James Gunn Takes On Superhero Sexism — Starting With Supergirl
Supergirl is finally taking center stage — and James Gunn says this Kara Zor-El won’t play by the old rules. Unveiled in New York City, his vision tackles the long-standing double standard for female heroes, promising a bolder, harder-edged take on the Girl of Steel.
DC Studios just tossed Supergirl into the center of the new DCU, and James Gunn is making sure she is not the pristine, flawless version we usually get. This Kara Zor-El is complicated, slightly chaotic, and honestly a lot more human. The first teaser backs that up in a big way.
Gunn said the quiet part out loud
At an event in New York City, Gunn called out how female superheroes have been boxed into perfection while male heroes get to be messy. He was not vague about it:
So many times female superheroes are so perfect. She is not that at all. Like male superheroes have been allowed to be for a while.
That is the mission statement for this Supergirl, and the teaser basically underlines it in bold.
The teaser: messy, funny, and not trying to be anyone's role model
The debut teaser goes all in on Kara being a person first, icon second. She praises Krypto for peeing on a stack of news clippings (yes, really), parties a little too hard, wakes up hungover, and stumbles through a 23rd birthday that spans multiple alien worlds. We also get glimpses of her past, and it is not a triumphant origin. It is grief, dislocation, and a girl who survived Krypton and did not come out of it shiny.
It also widens the DCU beyond Earth in ways that feel very 'Woman of Tomorrow' — not a straight adaptation from the comic, but the vibe is there: cosmic, bitter-edged, and unapologetically weird.
Superman set the tone early
Gunn actually primed this version of Kara at the end of Superman. She shows up to pick up Krypto, and the dog immediately barrels into her and knocks her flat. That quick tag sells her energy: loose, lively, not overly precious about the cape.
Why Milly Alcock's Kara could hit differently
Milly Alcock steps in as a Supergirl who is allowed to be angry, imperfect, and emotionally messy. She carries the trauma of losing Krypton, and she is not smoothing her edges to make anyone comfortable. The trailer even contrasts her with Kal-El: as Kara puts it, he 'sees the good in everyone,' while she 'sees the truth.' That is a sharp, useful axis for the two of them — optimism vs realism — and it gives Kara her own lane instead of making her Superman-lite.

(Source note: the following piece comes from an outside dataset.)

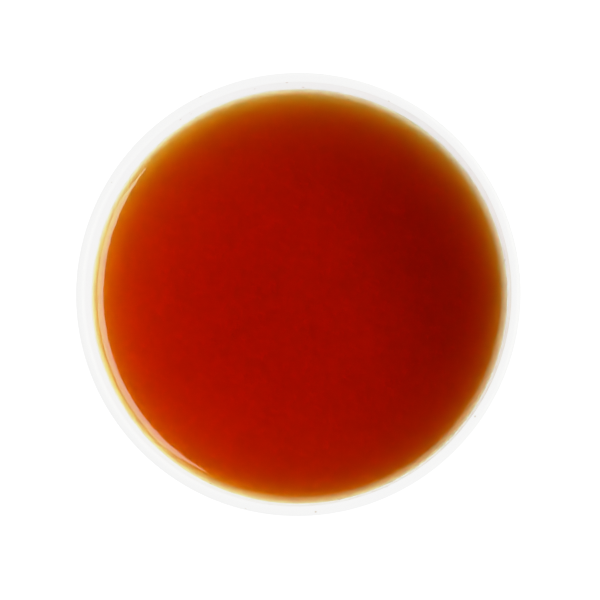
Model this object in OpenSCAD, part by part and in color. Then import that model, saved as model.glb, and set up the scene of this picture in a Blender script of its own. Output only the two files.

If the movie sticks this, it is the kind of portrayal that a lot of viewers (especially young women) have been waiting for: you can be complicated and still be the hero. No pedestal required.
- Star: Milly Alcock as Kara Zor-El
- Tone check: messy, human, occasionally hungover; yes, Krypto is here and has opinions
- Scope: cosmic settings that push the DCU beyond Earth
- Influence: draws clear inspiration from the 'Woman of Tomorrow' era
- Release: June 26, 2026 (USA)
Will this actually move the needle on how female superheroes are written? Hard to say off one teaser, but Gunn talked the talk, and the footage walks right with it.